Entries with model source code
━━━━━━━━━━━━━━━━━━━━
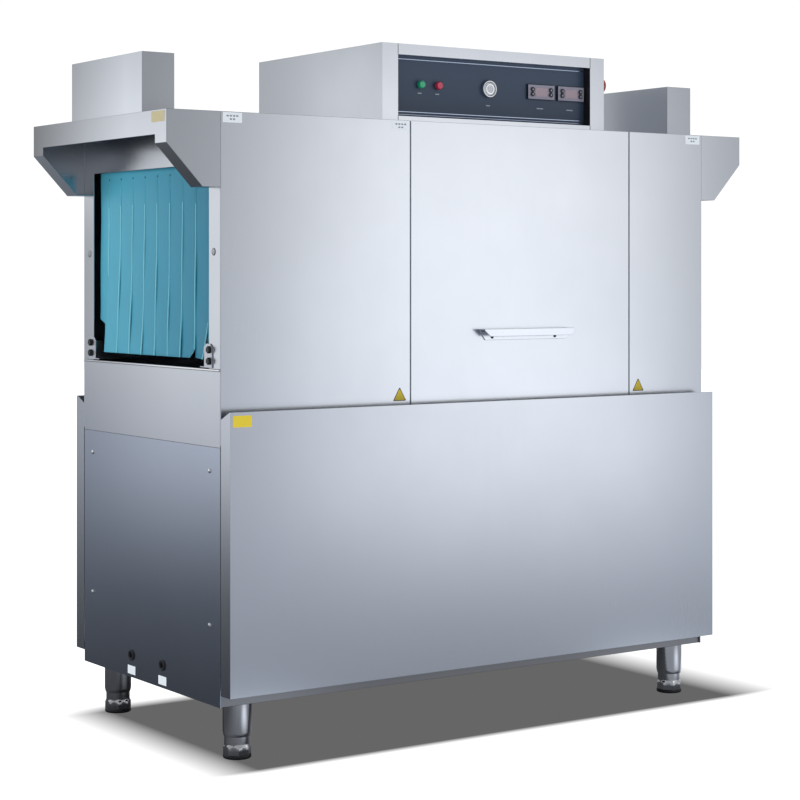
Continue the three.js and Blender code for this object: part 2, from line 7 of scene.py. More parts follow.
import math
import random

import bmesh
import bpy
from mathutils import Matrix, Vector


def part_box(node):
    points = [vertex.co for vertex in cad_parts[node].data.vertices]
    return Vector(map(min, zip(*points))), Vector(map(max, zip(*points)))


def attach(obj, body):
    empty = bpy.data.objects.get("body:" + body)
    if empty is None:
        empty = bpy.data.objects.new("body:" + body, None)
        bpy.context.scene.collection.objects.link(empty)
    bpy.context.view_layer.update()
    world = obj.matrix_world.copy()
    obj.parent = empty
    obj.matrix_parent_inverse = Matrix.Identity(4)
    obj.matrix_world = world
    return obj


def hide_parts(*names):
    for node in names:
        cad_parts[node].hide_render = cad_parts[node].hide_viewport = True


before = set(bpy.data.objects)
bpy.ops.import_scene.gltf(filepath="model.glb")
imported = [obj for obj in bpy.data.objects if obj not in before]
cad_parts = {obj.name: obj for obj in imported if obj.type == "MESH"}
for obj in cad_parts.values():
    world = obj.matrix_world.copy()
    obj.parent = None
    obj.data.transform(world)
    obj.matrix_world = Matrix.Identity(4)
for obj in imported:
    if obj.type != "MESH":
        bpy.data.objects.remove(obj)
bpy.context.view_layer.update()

MM = 0.001

CABINET = "cabinet"
ENDS = (("entry", -1), ("exit", 1))
FACES = (("front", -1), ("rear", 1))


# ------------------------------------------------------------------ shader helpers


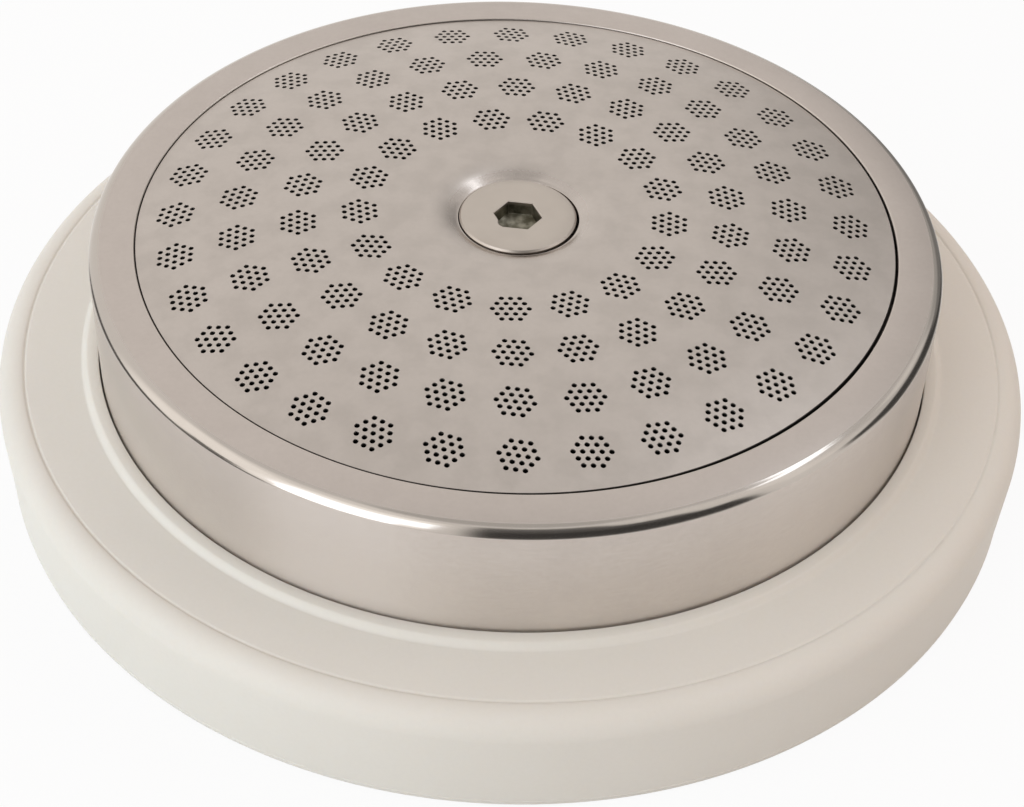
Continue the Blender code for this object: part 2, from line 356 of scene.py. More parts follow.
━━━━━━━━━━━━━━━━━━━━
- [Work to complete]:
Filter the entries above down to the lines containing the word "Blender".

- [Solution]:
Continue the three.js and Blender code for this object: part 2, from line 7 of scene.py. More parts follow.
Continue the Blender code for this object: part 2, from line 356 of scene.py. More parts follow.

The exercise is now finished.